▶ [PROBLEM] Please output the data below exactly as given, starting at its first line and stopping after the line that contains "return made".
━━ RECORDED INFORMATION
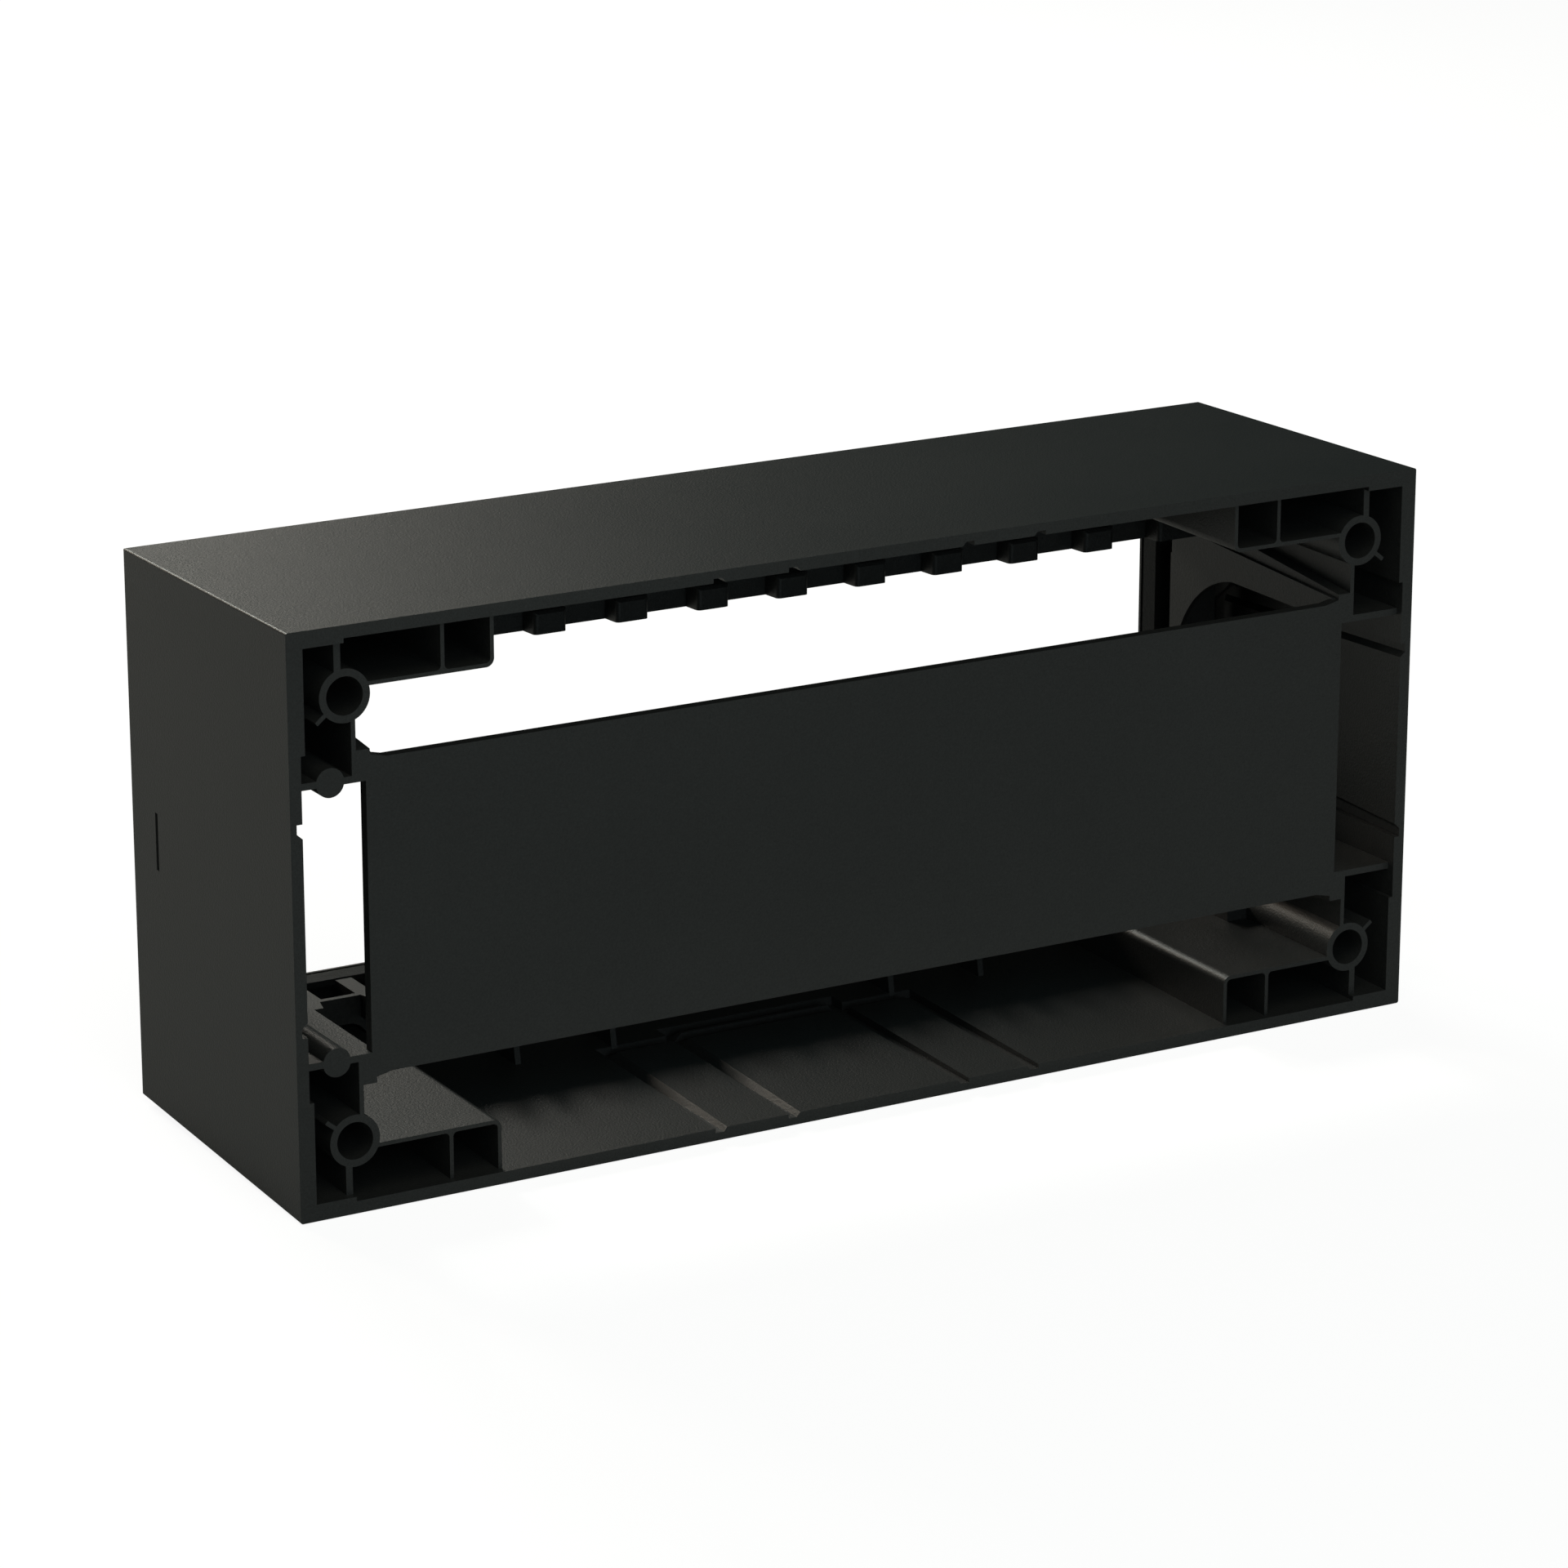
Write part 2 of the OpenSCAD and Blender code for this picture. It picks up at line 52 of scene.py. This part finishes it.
# One material or world node tree, emptied, with one method that adds a node
class Tree:
    def __init__(self, owner):
        owner.use_nodes = True
        self.nodes = owner.node_tree.nodes
        self.links = owner.node_tree.links
        self.nodes.clear()

    def node(self, kind, settings=None, inputs=None, output=0):
        made = self.nodes.new(kind)
        for key, value in (settings or {}).items():
            setattr(made, key, value)
        pairs = inputs.items() if isinstance(inputs, dict) else enumerate(inputs or [])
        for key, value in pairs:
            if isinstance(value, Wire):
                self.links.new(value.socket, made.inputs[key])
            else:
                made.inputs[key].default_value = value
        return Wire(self, made.outputs[output]) if made.outputs else None


# The view of the photograph: where the eye stands, in degrees and metres, and what it looks at
camera = {
    "bearing": -29.98,
    "height": 16.99,
    "distance": 0.97356,
    "aim": (0.0001, -0.0002, 0.0496),
    "lens": 127.79,  # mm, as is the sensor
    "sensor": 36.0,
    "nearest": 0.01,
    "farthest": 30.0,
}


# Unit vector from the object towards a place given by bearing and height
def towards(bearing, height):
    turn = math.radians(bearing)
    rise = math.radians(height)
    return Vector((math.sin(turn) * math.cos(rise), -math.cos(turn) * math.cos(rise), math.sin(rise)))


# Adds a camera or a lamp where its dictionary puts it, facing what the camera looks at
def addFacing(name, data, spec):
    made = bpy.data.objects.new(name, data)
    back = towards(spec["bearing"], spec["height"])
    made.location = Vector(camera["aim"]) + back * spec["distance"]
    made.rotation_euler = back.to_track_quat("Z", "Y").to_euler()
    bpy.context.scene.collection.objects.link(made)
    return made


def makeCamera():
    data = bpy.data.cameras.new("photoView")
    data.lens = camera["lens"]
    data.sensor_width = camera["sensor"]
    data.clip_start = camera["nearest"]
    data.clip_end = camera["farthest"]
    bpy.context.scene.camera = addFacing("photoView", data, camera)


makeCamera()
print("camera placed")


# Black moulded plastic: a very fine grain over broad, faint clouds, in colour and in gloss
plastic = {
    "black": (0.0060, 0.0064, 0.0061, 1.0),
    "grey": (0.0410, 0.0414, 0.0405, 1.0),
    "grainShare": 0.75,  # of the colour, the clouds make the rest
    "roughLow": 0.42,
    "roughHigh": 0.49,
    "roughGrainShare": 0.4,  # of the gloss, the clouds make the rest
    "refraction": 1.5,
    "grainScale": 2600.0,
    "grainDetail": 2.0,
    "grainRough": 0.6,
    "grainBump": 0.6,
    "grainHeight": 0.00010,  # metres
    "cloudScale": 26.0,
    "cloudDetail": 4.0,
    "cloudRough": 0.55,
}


def makePlastic():
    material = bpy.data.materials.new("blackMouldedPlastic")
    tree = Tree(material)
    place = tree.node("ShaderNodeTexCoord", output="Object")
    cloud = tree.node("ShaderNodeTexNoise", {"noise_dimensions": "3D"}, {
        "Vector": place,
        "Scale": plastic["cloudScale"],
        "Detail": plastic["cloudDetail"],
        "Roughness": plastic["cloudRough"]}, "Fac")
    grain = tree.node("ShaderNodeTexNoise", {"noise_dimensions": "3D"}, {
        "Vector": place,
        "Scale": plastic["grainScale"],
        "Detail": plastic["grainDetail"],
        "Roughness": plastic["grainRough"]}, "Fac")
    colour = tree.node("ShaderNodeMix", {"data_type": "RGBA"}, {
        "Factor": cloud * (1.0 - plastic["grainShare"]) + grain * plastic["grainShare"],
        "A": plastic["black"],
        "B": plastic["grey"]}, "Result")
    spread = plastic["roughHigh"] - plastic["roughLow"]
    grainSpread = spread * plastic["roughGrainShare"]
    rough = cloud * (spread - grainSpread) + grain * grainSpread + plastic["roughLow"]
    bump = tree.node("ShaderNodeBump", None, {
        "Strength": plastic["grainBump"],
        "Distance": plastic["grainHeight"],
        "Height": grain})
    shader = tree.node("ShaderNodeBsdfPrincipled", None, {
        "Base Color": colour,
        "Roughness": rough,
        "Normal": bump,
        "IOR": plastic["refraction"]})
    tree.node("ShaderNodeOutputMaterial", None, {"Surface": shader})
    return material


housing.data.materials.clear()
housing.data.materials.append(makePlastic())
print("housing finished")


# Plain white that the eye sees behind the housing, on the pale floor and in the room.
# Reflections get a small share of it, because a full one would turn the black grey
backdrop = {
    "white": (1.0, 1.0, 1.0, 1.0),
    "glossShare": 0.02,
    "roomTint": (0.50, 0.95, 1.0, 1.0),
    "roomLight": 0.014,
    "floorReach": 4.0,  # metres from the middle, each way
    "floorDrop": 0.0002,  # metres under the housing
    "floorPale": (0.80, 0.80, 0.80, 1.0),
    "floorShare": 0.60,
    "floorLevel": 1.51,
}


def whiteSeen(tree):
    eye = tree.node("ShaderNodeLightPath", output="Is Camera Ray")
    through = tree.node("ShaderNodeLightPath", output="Is Transmission Ray")
    gloss = tree.node("ShaderNodeLightPath", output="Is Glossy Ray")
    return eye + through + gloss * backdrop["glossShare"]


def makeRoom():
    world = bpy.data.worlds.new("studioRoom")
    bpy.context.scene.world = world
    tree = Tree(world)
    seen = whiteSeen(tree)
    colour = tree.node("ShaderNodeMix", {"data_type": "RGBA"}, {
        "Factor": seen,
        "A": backdrop["roomTint"],
        "B": backdrop["white"]}, "Result")
    glow = tree.node("ShaderNodeBackground", None, {
        "Color": colour,
        "Strength": seen + (1.0 - seen) * backdrop["roomLight"]})
    tree.node("ShaderNodeOutputWorld", None, {"Surface": glow})


def makeFloor():
    reach = backdrop["floorReach"]
    mesh = bpy.data.meshes.new("paleFloor")
    corners = [(-reach, -reach, 0), (reach, -reach, 0), (reach, reach, 0), (-reach, reach, 0)]
    mesh.from_pydata(corners, [], [(0, 1, 2, 3)])
    material = bpy.data.materials.new("paleFloor")
    tree = Tree(material)
    paint = tree.node("ShaderNodeBsdfDiffuse", None, {"Color": backdrop["floorPale"]})
    glow = tree.node("ShaderNodeEmission", None, {
        "Color": backdrop["white"],
        "Strength": backdrop["floorLevel"]})
    shader = tree.node("ShaderNodeMixShader", None, [whiteSeen(tree) * backdrop["floorShare"], paint, glow])
    tree.node("ShaderNodeOutputMaterial", None, {"Surface": shader})
    mesh.materials.append(material)
    floor = bpy.data.objects.new("paleFloor", mesh)
    floor.location.z = -backdrop["floorDrop"]
    bpy.context.scene.collection.objects.link(floor)


makeRoom()
makeFloor()
print("floor and room made")


# Soft lamps, each named for where it stands, in degrees, metres and watts. Three low ones behind
# shine along the top and the floor of the box, and two large ones fill the front
lamps = {
    "behind": {
        "bearing": 180.0, "height": 24.5, "distance": 1.3,
        "size": 0.20, "power": 3.6, "colour": (0.95, 1.0, 0.93)},
    "behindRight": {
        "bearing": 165.0, "height": 24.5, "distance": 1.3,
        "size": 0.20, "power": 0.75, "colour": (1.0, 0.94, 0.84)},
    "behindLeft": {
        "bearing": -165.0, "height": 24.5, "distance": 1.3,
        "size": 0.20, "power": 2.1, "colour": (1.0, 0.86, 0.71)},
    "front": {
        "bearing": -10.0, "height": 22.0, "distance": 1.8,
        "size": 1.20, "power": 6.8, "colour": (0.79, 0.93, 0.96)},
    "aboveFront": {
        "bearing": -20.0, "height": 60.0, "distance": 1.4,
        "size": 0.80, "power": 2.9, "colour": (1.0, 1.0, 0.86)},
}


def makeLamp(name, spec):
    data = bpy.data.lights.new(name, "AREA")
    data.shape = "SQUARE"
    data.size = spec["size"]
    data.energy = spec["power"]
    data.color = spec["colour"]
    addFacing(name, data, spec)


for lampName, lampSpec in lamps.items():
    makeLamp(lampName, lampSpec)
print("lamps placed")

bpy.context.scene.view_settings.view_transform = "Standard"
━━━━
▶ [CORRECT OUTPUT]
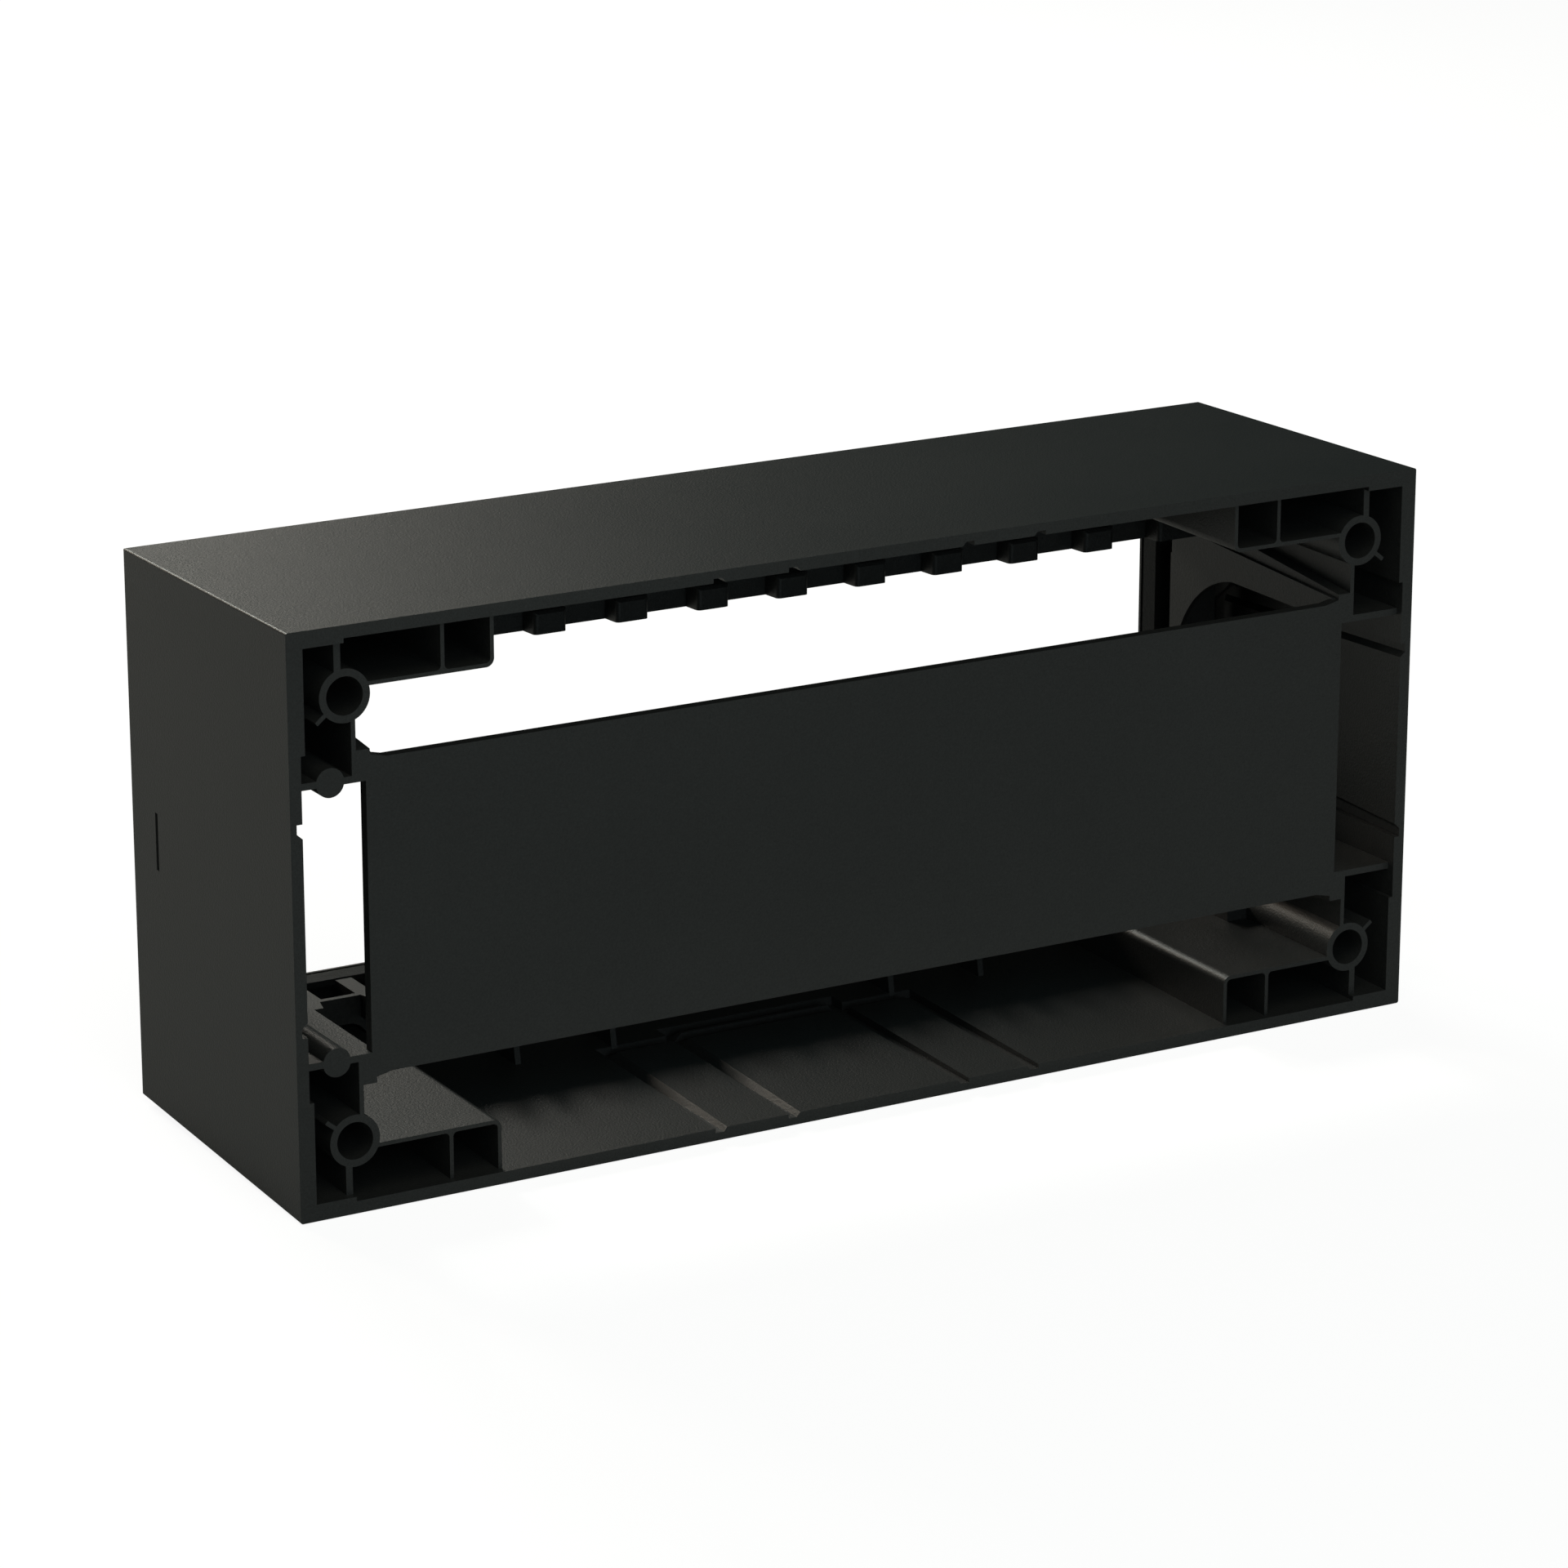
Write part 2 of the OpenSCAD and Blender code for this picture. It picks up at line 52 of scene.py. This part finishes it.
# One material or world node tree, emptied, with one method that adds a node
class Tree:
    def __init__(self, owner):
        owner.use_nodes = True
        self.nodes = owner.node_tree.nodes
        self.links = owner.node_tree.links
        self.nodes.clear()

    def node(self, kind, settings=None, inputs=None, output=0):
        made = self.nodes.new(kind)
        for key, value in (settings or {}).items():
            setattr(made, key, value)
        pairs = inputs.items() if isinstance(inputs, dict) else enumerate(inputs or [])
        for key, value in pairs:
            if isinstance(value, Wire):
                self.links.new(value.socket, made.inputs[key])
            else:
                made.inputs[key].default_value = value
        return Wire(self, made.outputs[output]) if made.outputs else None


# The view of the photograph: where the eye stands, in degrees and metres, and what it looks at
camera = {
    "bearing": -29.98,
    "height": 16.99,
    "distance": 0.97356,
    "aim": (0.0001, -0.0002, 0.0496),
    "lens": 127.79,  # mm, as is the sensor
    "sensor": 36.0,
    "nearest": 0.01,
    "farthest": 30.0,
}


# Unit vector from the object towards a place given by bearing and height
def towards(bearing, height):
    turn = math.radians(bearing)
    rise = math.radians(height)
    return Vector((math.sin(turn) * math.cos(rise), -math.cos(turn) * math.cos(rise), math.sin(rise)))


# Adds a camera or a lamp where its dictionary puts it, facing what the camera looks at
def addFacing(name, data, spec):
    made = bpy.data.objects.new(name, data)
    back = towards(spec["bearing"], spec["height"])
    made.location = Vector(camera["aim"]) + back * spec["distance"]
    made.rotation_euler = back.to_track_quat("Z", "Y").to_euler()
    bpy.context.scene.collection.objects.link(made)
    return made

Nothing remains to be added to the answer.